Al-Shabab 3-5 Al-Kuwait
  Al-Shabab: Al-Ghafri 72', Markneh 75', 88'
  Al-Kuwait: Lwaliwa 34', Khenissi 39', Amoory 48', Marhoon 63', Zayid 90'
----

Al Ansar 0-3 Muras United
  Muras United: Yaskovich 41', Shukurov 45', Batsula 74'

===East Region===

Phnom Penh Crown 1-4 PKR Svay Rieng
  Phnom Penh Crown: Dyer 3'
  PKR Svay Rieng: Peprah 29', 67', 82', Patrick 75' (pen.)

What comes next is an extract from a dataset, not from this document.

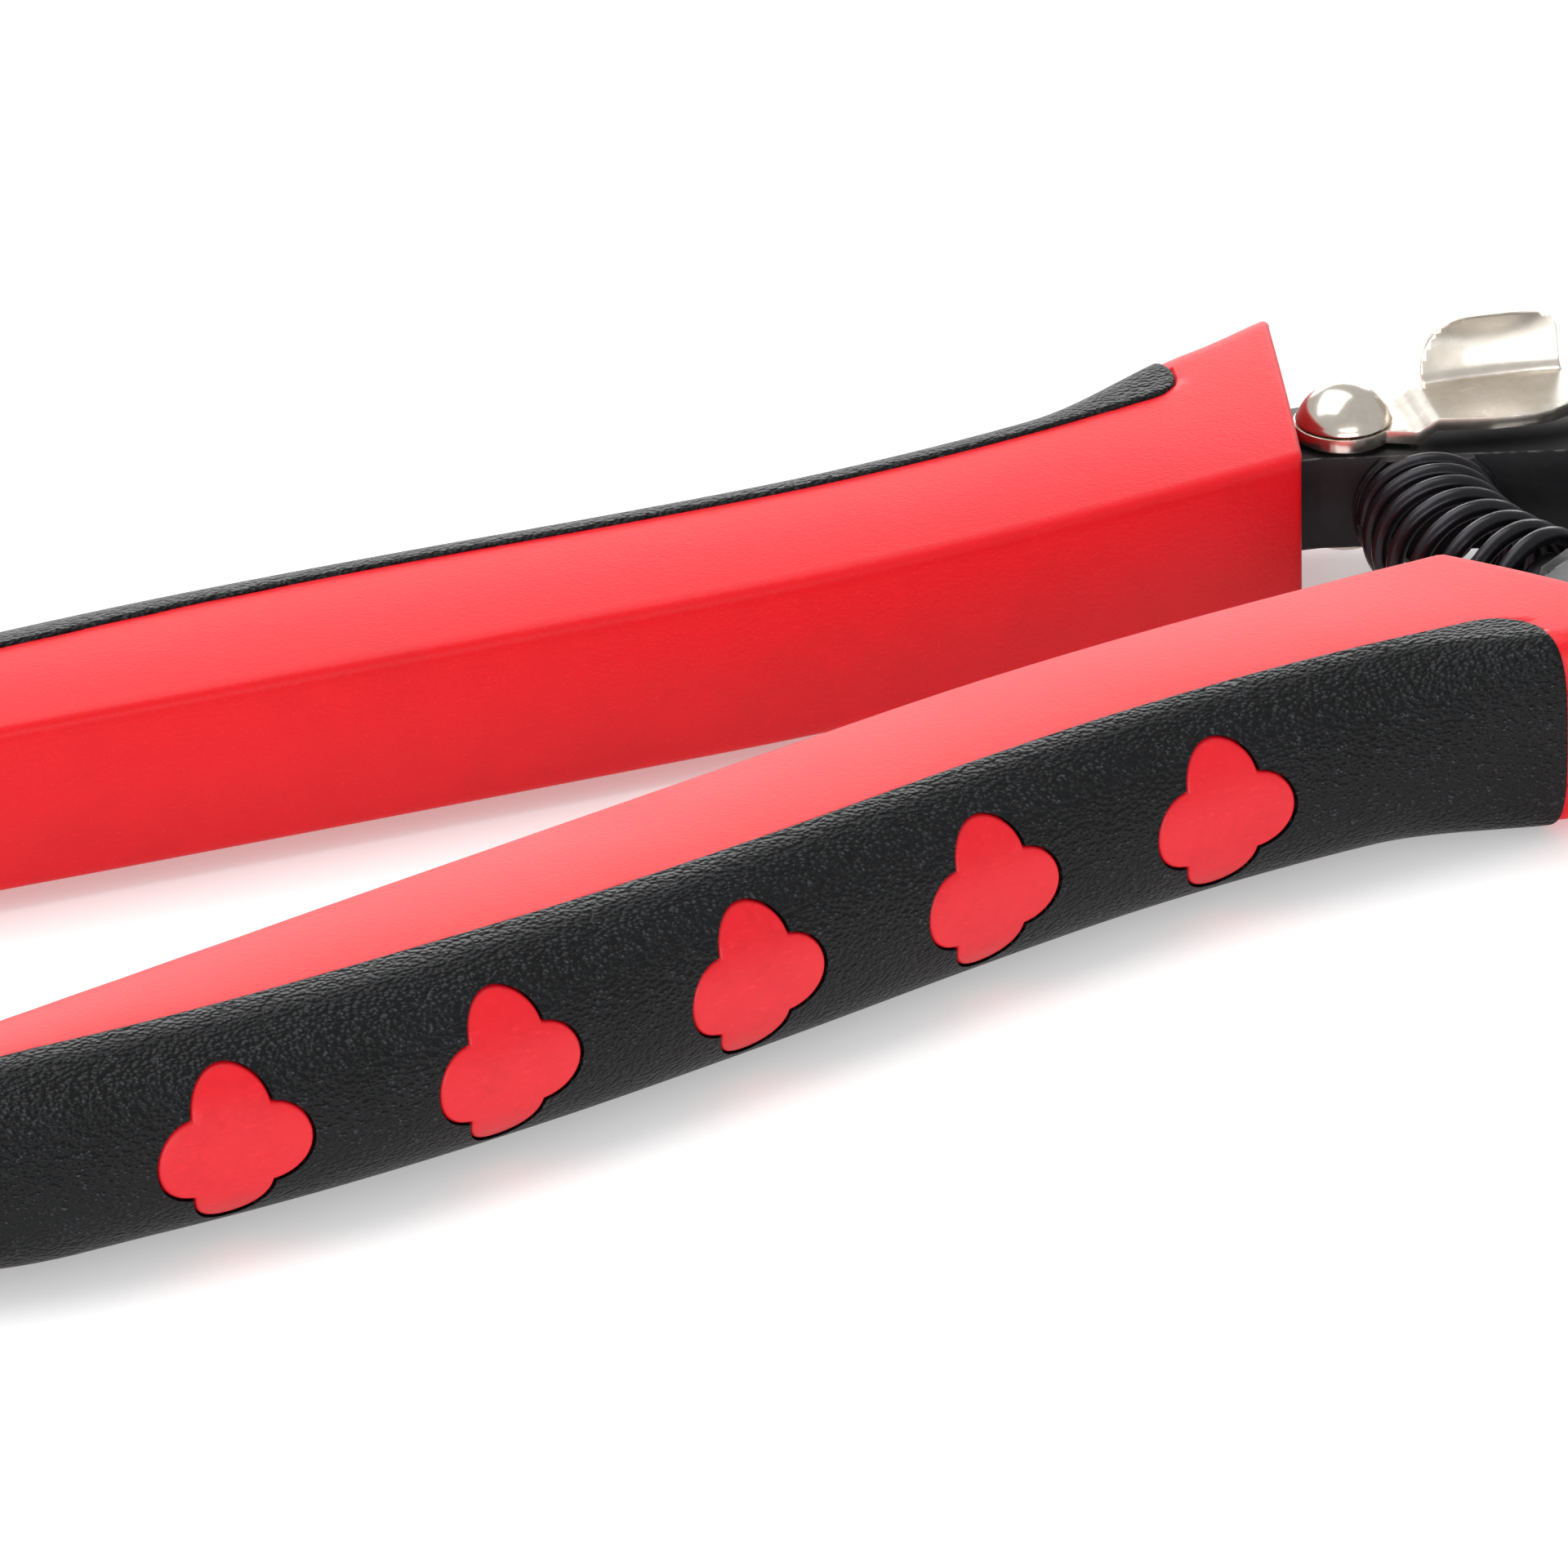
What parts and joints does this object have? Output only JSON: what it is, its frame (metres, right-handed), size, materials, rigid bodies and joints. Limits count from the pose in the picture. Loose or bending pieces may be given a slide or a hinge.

PKR Svay Rieng 2-1 Phnom Penh Crown
  PKR Svay Rieng: Odawara 51', 60'
  Phnom Penh Crown: Dyer
Preah Khan Reach Svay Rieng won 6–2 on aggregate.
----

Manila Digger 1-0 Dewa United Banten
  Manila Digger: Nishioka 21'

Dewa United Banten 2-2 Manila Digger
  Dewa United Banten: Lowe 66', 81'
  Manila Digger: Gai 35', Joof 52'
Manila Digger won 3–2 on aggregate.

==Semi-finals==
===Summary===

The first legs for the East Region were played on 9 April, with the second legs on 16 April 2026. The single-legged fixture for the West Region was played on 22 April.

| Team 1 | Score | Team 2 |
West Region
| Muras United | 1–2 | Al-Kuwait |

| Team 1 | Agg. Tooltip Aggregate score | Team 2 | 1st leg | 2nd leg |
East Region
| PKR Svay Rieng | 4–1 | Manila Digger | 1–1 | 3–0 |

===West Region===

Muras United 1-2 Al-Kuwait
  Muras United: Zhaparov 36'
  Al-Kuwait: Marhoon, Barrahma 47'

===East Region===

PKR Svay Rieng 1-1 Manila Digger
  PKR Svay Rieng: T. Alves 4'
  Manila Digger: Gai 85'

Manila Digger 0-3 PKR Svay Rieng
  PKR Svay Rieng: Krya 11', Peprah 39', 68'
Preah Khan Reach Svay Rieng won 4–1 on aggregate.

==Final==

The final took place on 13 May 2026, with the team from the West Region hosting the final. The winners also qualified for the 2026–27 AFC Champions League Two group stage, unless they have already qualified for the Champions League Two through their league performance.